Christ was my savior, and I was free to love and to live lovingly.
I was free even to die if such a thing happened. Dangerous adventure,
when I happened to partake of it, became a worship experience. It
seemed to me what the very nature of Yellowstone invites.
It was only appropriate that climbing the mountain,
or rather hiking up the mountain, was the next thing of an adventurous
feeling about it. Besides my very short excursion into backcountry
with my ACMNP staff, I did not go on any hikes in my first couple of weeks
in the park. That changed in the end of June when I hiked up Mt.
Washburn. I think that Price probably had gotten the word out that
I had not seen much of the park. Patrick was planning a hike up Mt.

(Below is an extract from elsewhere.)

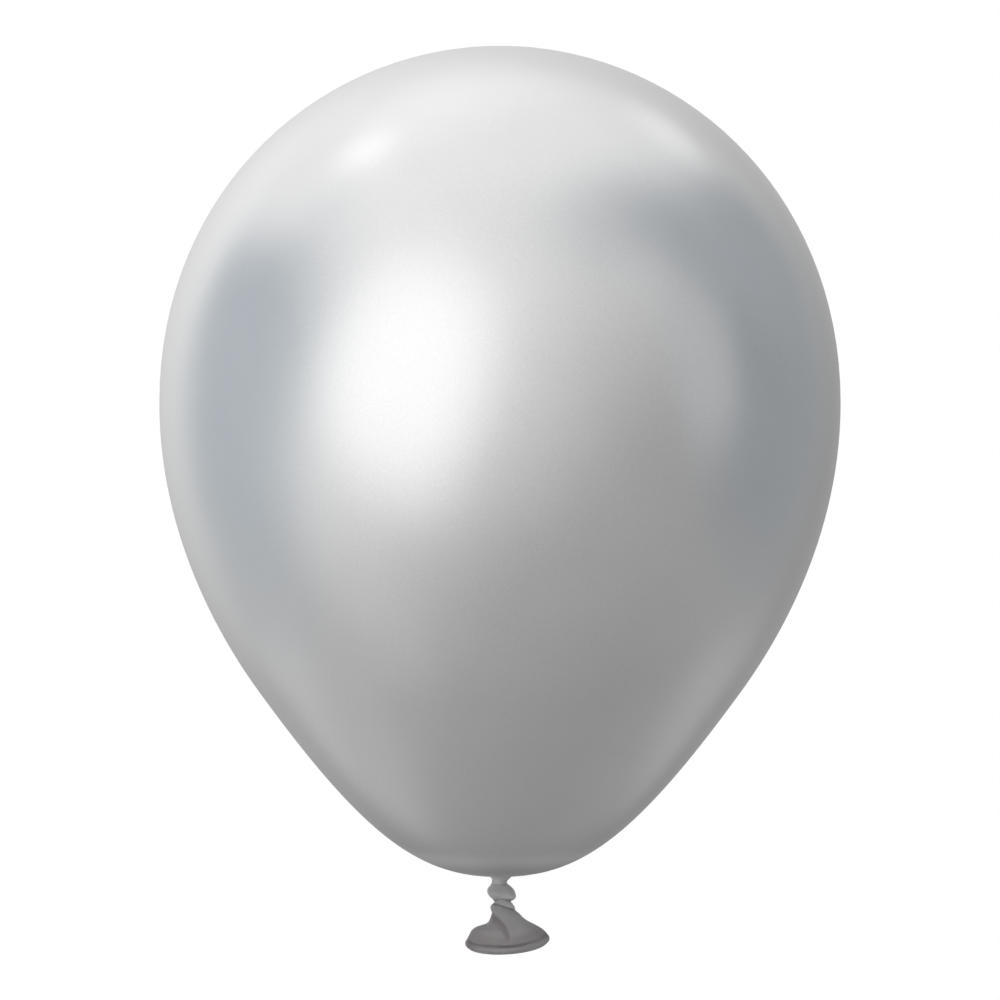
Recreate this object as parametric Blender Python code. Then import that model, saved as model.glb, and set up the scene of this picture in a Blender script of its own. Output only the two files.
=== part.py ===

Washburn and asked Lynn and I if we would go with him. More than
eager to see this enchanting land and hike up my first mountain, I readily
agreed. It was very kind of Patrick to invite me. I was probably
as excited that someone had actually asked me if I wanted to go hiking
with them as I was about the hike itself. Growing up, I rarely found
myself being asked to do anything. Only my best friend, Matt Klempner,
whom we will talk about much more later, ever asked me to do anything with
him. In college, I had a group of people I hung out with, however,
I do not recall any of them ever going out of their way to invite me to
do anything. To be honest, I was quite lonely. Not only had
I never had a girlfriend, but I had rarely had enough charisma to attract
people who wanted to do things with me. Patrick does not know it,
but his gesture meant a lot to me and still does.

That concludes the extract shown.